The dramatic and unprompted intervention by the man who will be Republicans’ most senior leader when Trump leaves office came with less than 24 hours of his presidency remaining.
Many Republicans want to see the outgoing president fade quietly away but others fear his supporters – 74 million cast their ballot for Trump in November – could be an influence in the party’s primaries for years to come.
Comey in his interview also warned against prosecuting Trump on a federal level, arguing that the heightened media and public attention surrounding the case would only make it harder for the country to move forward.
‘At the end of the day, I still come down in the place that the best interests of the country would not be served by giving him that Donald Trump daily drama in our nation’s capital for three years as part of the United States versus Trump,’ he said.
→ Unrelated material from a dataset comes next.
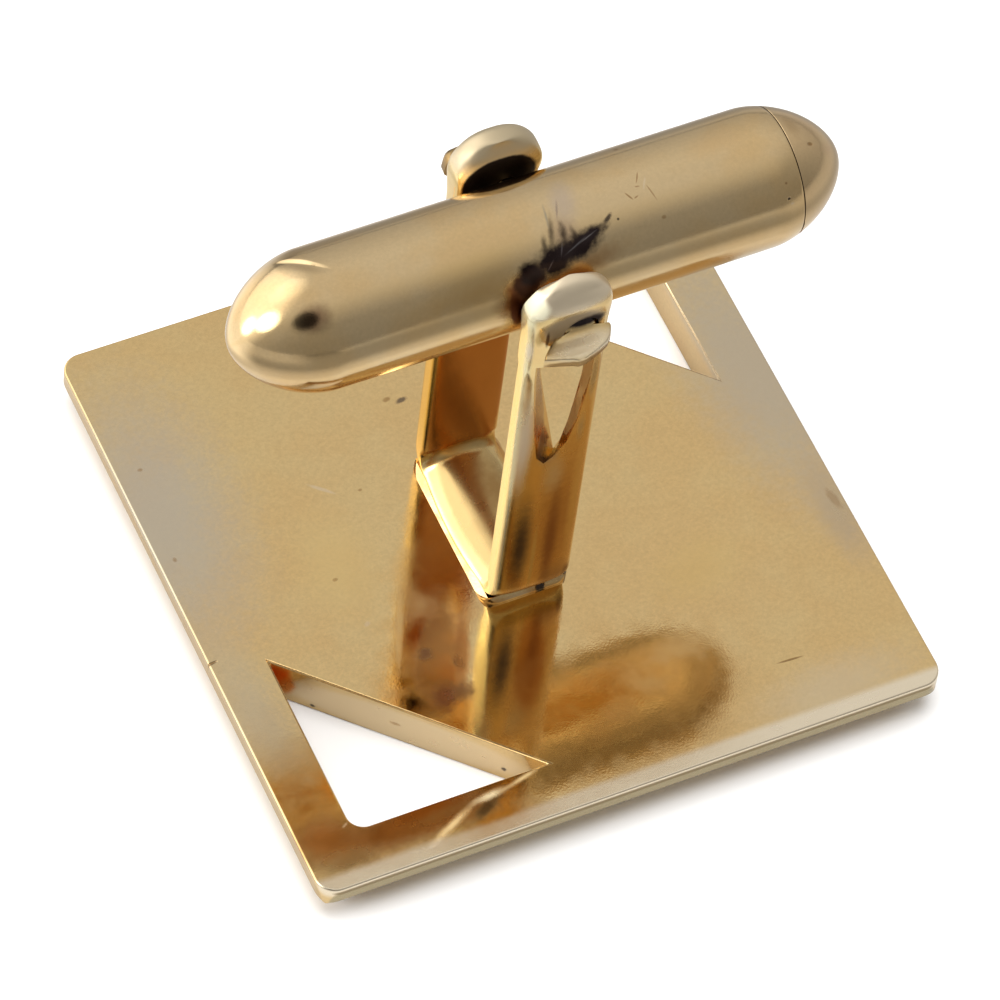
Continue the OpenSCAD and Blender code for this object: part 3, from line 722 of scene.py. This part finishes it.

‘That would give him the oxygen and the attention that he so craves and make it so much harder for a new president to heal the country both spiritually and physically, and to get some people out of the fog of lies that they’re trapped in.
‘I just think, on balance, the country is better served by impeaching him, convicting him in the Senate and letting local prosecutors in New York pursue him for the fraudster he was before he took office. That mixture accommodates the important public interest of the rule of law being asserted, but doesn’t do it in a way that makes it impossible for a new president to move the country on.’
Despite the long road to recovery ahead for the US and the incoming administration, Comey said he remains ‘deeply optimistic.’
‘America is a wonderful, complicated, screwed-up country, but it’s always getting better. It usually gets worse before it gets better, but the better succeeds, so we make progress. I am optimistic this will be the inflection point that we so desperately needed. I wish it weren’t so, but this, I think, is going to awaken Americans to the things that matter.’